Everyone wants to play what the Army calls “big boy rules.” An example, we’re not going to hold accountability formation fifteen minutes prior to the formation time because I am going to trust that you can all make it there on time. And then, of course, someone doesn’t make it on time. So you institute a means to ensure that you can accomplish the mission – show up fifteen minutes prior.
Or, I’m not going to physically inspect your foot march packing list because “we’re all grown men and can do it ourselves.” And then, of course, a member of the team leaves out a key piece of equipment, putting the mission at risk.
Or, we’re not going to conduct consolidated physical training because maintaining physical fitness is an individual responsibility. And then, of course, a member of the team who slacked off during PT is now holding back the platoon on a long field movement.

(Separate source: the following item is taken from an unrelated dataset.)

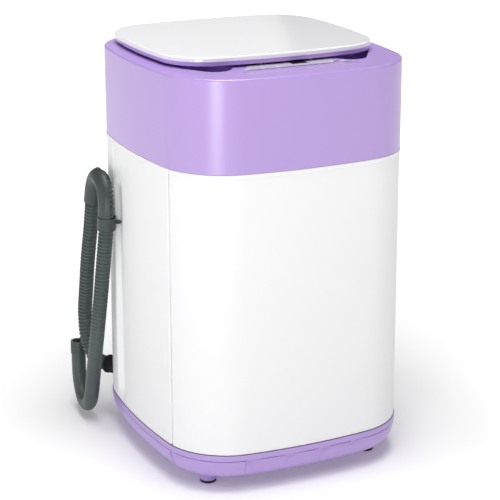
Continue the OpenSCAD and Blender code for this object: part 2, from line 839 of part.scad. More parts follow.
module drive_frame() color("#7C8087") difference() {
    union() {
        slab(rounded(box_points(drum, 190, 190), 20), frame_z, frame_t);
        translate([0, 0, frame_z]) linear_extrude(frame_t)
            polygon(capsule(drum, motor_at, 60, motor_r - 6, 16));
    }
    disc(drum, bearing_r + 7, frame_z - over, frame_t + 2 * over);
}

module clutch_housing() color("#A7ABB2")
    translate([drum[0], drum[1], 0]) rotate_extrude() polygon([
        [bearing_r, frame_z - 40], [bearing_r + 18, frame_z - 40], [bearing_r + 25, frame_z - 30],
        [bearing_r + 25, frame_z - 5], [bearing_r + 40, frame_z - 5], [bearing_r + 40, frame_z],
        [bearing_r, frame_z]]);

module shaft_bearings() color(steel)
    for (z = [frame_z - 36, frame_z - 12, tub_z - 5])
        pipe(drum, bearing_r, spin_r + run_gap, z, 9);

module tub_seal() color(dark) pipe(drum, bearing_r, spin_r + run_gap, tub_z + 4, 9);

module clutch_actuator() color(grey) {
    x = drum[0] - 78;
    block([x - 34, x], [drum_y - 24, drum_y + 24], [frame_z - 30, frame_z]);
    block([x, drum[0] - bearing_r - 25], [drum_y - 4, drum_y + 4], [frame_z - 20, frame_z - 14]);
}

module capacitor() color("#D8DADF")
    disc([body_w / 2 - 110, body_d / 2 - 105], 18, foot_h + wall, 62);

// ---- Water in and out ---------------------------------------------------------

pump_out = [pump_at[0], pump_at[1], pump_z + 44];
outlet_in = concat(outlet_skin - 18 * outlet_way, outlet_z);

module drain_pump() color(grey) difference() {
    union() {
        disc(pump_at, pump_r, pump_z, pump_h);
        disc(pump_at, spigot_r, pump_z + pump_h - over, 20);
        from_to(pump_out, outlet_in) cylinder(r = 10, h = pump_r + 12);
    }
    disc(pump_at, pump_r - 5, pump_z + 34, 22);
    disc(pump_at, spigot_r - 2.5, pump_z + 50, 40);
    from_to(pump_out, outlet_in) cylinder(r = 7.5, h = pump_r + 20);
}

module pump_impeller() color("#4C79B8") {
    disc(pump_at, pump_r - 10, pump_z + 36, 2);
    for (i = [0:5]) translate([pump_at[0], pump_at[1], pump_z + 37]) rotate([0, 0, 60 * i])
        translate([3, -1.5, 0]) cube([pump_r - 14, 3, 12]);
    disc(pump_at, 5, pump_z + 36, 14);
}

module sump_hose() color(dark)
    translate([pump_at[0], pump_at[1], pump_z + pump_h + 6])
        bellows(spigot_r + 4, spigot_r + 0.2, tub_z - 4 - pump_z - pump_h - 6, 6);

module inner_drain_hose() color(dark) {
    v = unit(outlet_in - pump_out);
    from = pump_out + (pump_r + 2) * v;
    from_to(from, outlet_in) bellows(13, 10.1, norm(outlet_in - from), 5);
}

module drain_outlet() color(dark) {
    along_outlet(-18) difference() {
        union() {
            cylinder(r = 15, h = 18 + outlet_reach);
            translate([0, 0, 18 + outlet_reach - 5]) cylinder(r = 16.5, h = 5);
        }
        translate([0, 0, -over]) cylinder(r = 10.5, h = 18 + outlet_reach + 2 * over);
    }
}

// The valve's screwed spigot stands in the niche, where a supply hose screws on
valve_w = 48;
valve_h = 28;
valve_y = niche_back - niche_wall;
module inlet_valve() color("#E8E8EC") {
    block([inlet_at[0] - valve_w / 2, inlet_at[0] + valve_w / 2], [valve_y - 28, valve_y],
        [deck_z - wall - valve_h, deck_z - wall]);
    translate([inlet_at[0], valve_y - 4, inlet_at[1]]) rotate([-90, 0, 0]) difference() {
        union() {
            cylinder(r = inlet_flange_r, h = 4 + niche_wall);
            cylinder(r = inlet_r, h = 4 + niche_wall + inlet_len);
        }
        translate([0, 0, 5]) cylinder(r = inlet_r - 3, h = 20);
    }
}

// The duct that leads water from the valve through the neck into the basket
module spout_block(shrink) {
    block([inlet_at[0] - valve_w / 2 - 38 + shrink, inlet_at[0] - valve_w / 2 - shrink],
        [drum_y + neck_r - 8 - (shrink > 0 ? over : 0), valve_y - 10 - shrink],
        [deck_z - wall - 20 + shrink, deck_z - wall - shrink]);
}

module inlet_spout() color("#E8E8EC") difference() {
    spout_block(0);
    spout_block(2);
}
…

The other day, I was speaking with a young soldier who has been in the Army for about two years. He told me that he is pretty sure that he will get out of the Army when his contract is up. When I asked why, he said it was because he feels like he is in a “garrison Army” and that he feels like he comes to work and is at a “twenty-four-hour daycare.” Meanwhile, this is a relatively new soldier that has never deployed and has had discipline problems in the past. Maybe Paul is right. Maybe he is being “annoyed” out of the Army.
I can understand a seasoned combat veteran getting bummed out about a return to “garrison life,” but most of the seasoned combat veterans I talk with fully embrace and understand the need for it right now. They want it. They see firsthand the effects of years of “bro’ing out” and want their Army back.
This whole project of getting back to the basics is not a function of a downsizing military or a way to annoy people so much that they get out. It is a recognition that a decade of war has eroded the basic soldiering skills that are required of a professional force. To argue otherwise is just complaining.